3. Throwaway/Rapid Prototyping

This method involves quickly building a prototype to test and validate ideas, then discarding it after gathering feedback.

When to Use: Ideal for exploring concepts without committing to long development cycles.

4. Evolutionary Prototyping

In this approach, the prototype is iteratively refined based on user feedback until it becomes the final product.

When to Use: Best when the solution is difficult to define upfront and the final product is expected to evolve over time.

5. Incremental Prototyping

This method develops separate parts of the product as prototypes, which are then integrated into the final solution.

When to Use: Ideal for large projects with multiple parts that can be developed in parallel.

6. Simulative Prototyping

This method uses simulations to model how a system will work, useful in testing complex interactions or systems.
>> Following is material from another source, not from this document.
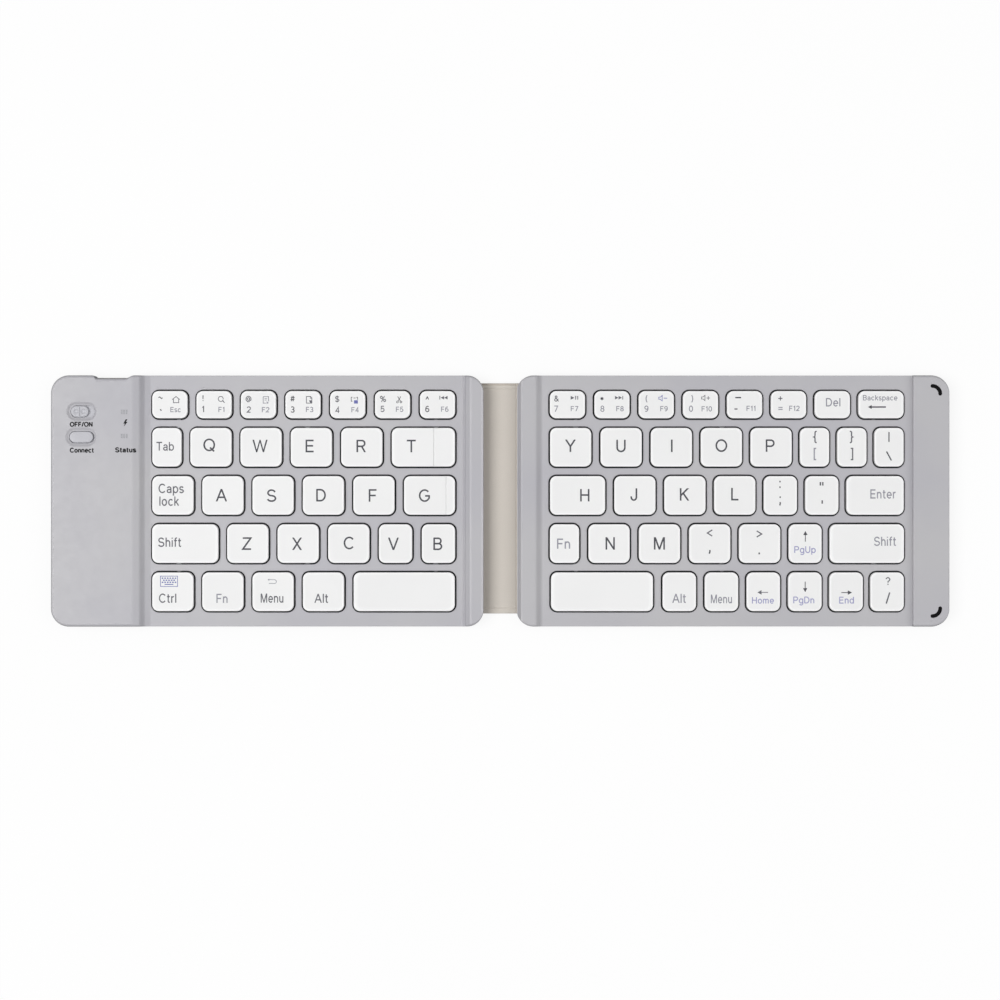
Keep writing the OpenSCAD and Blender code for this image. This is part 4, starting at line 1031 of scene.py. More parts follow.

When to Use: Useful for process design or testing complex systems interactions.

Iterative Design and Agile Methodology

1. Agile Methodology Overview

Agile is a product development methodology that emphasizes flexibility, collaboration, and customer satisfaction. It divides the project into smaller segments called sprints or iterations.

Core Principles:

• Customer Collaboration over contract negotiation
• Responding to Change over following a plan
• Individuals and Interactions over processes and tools
• Working Software over comprehensive documentation

2. Iteration Process

In iterative design, a product is developed incrementally through repeated cycles (iterations), each involving planning, design, development, testing, and feedback.

1. Plan: Define goals and requirements for the iteration.
2. Design: Create a solution that meets requirements.
3. Build: Develop the solution (prototype, part, or full product).
4. Test and Review: Test for functionality, usability, and gather feedback.
5. Refine: Analyze feedback and adjust the design for the next iteration.

3. Benefits of Iterative Design in Agile

• Rapid Feedback and Flexibility
• Improved Product Quality
• Stakeholder Engagement
• Reduced Risk
• Faster Time-to-Market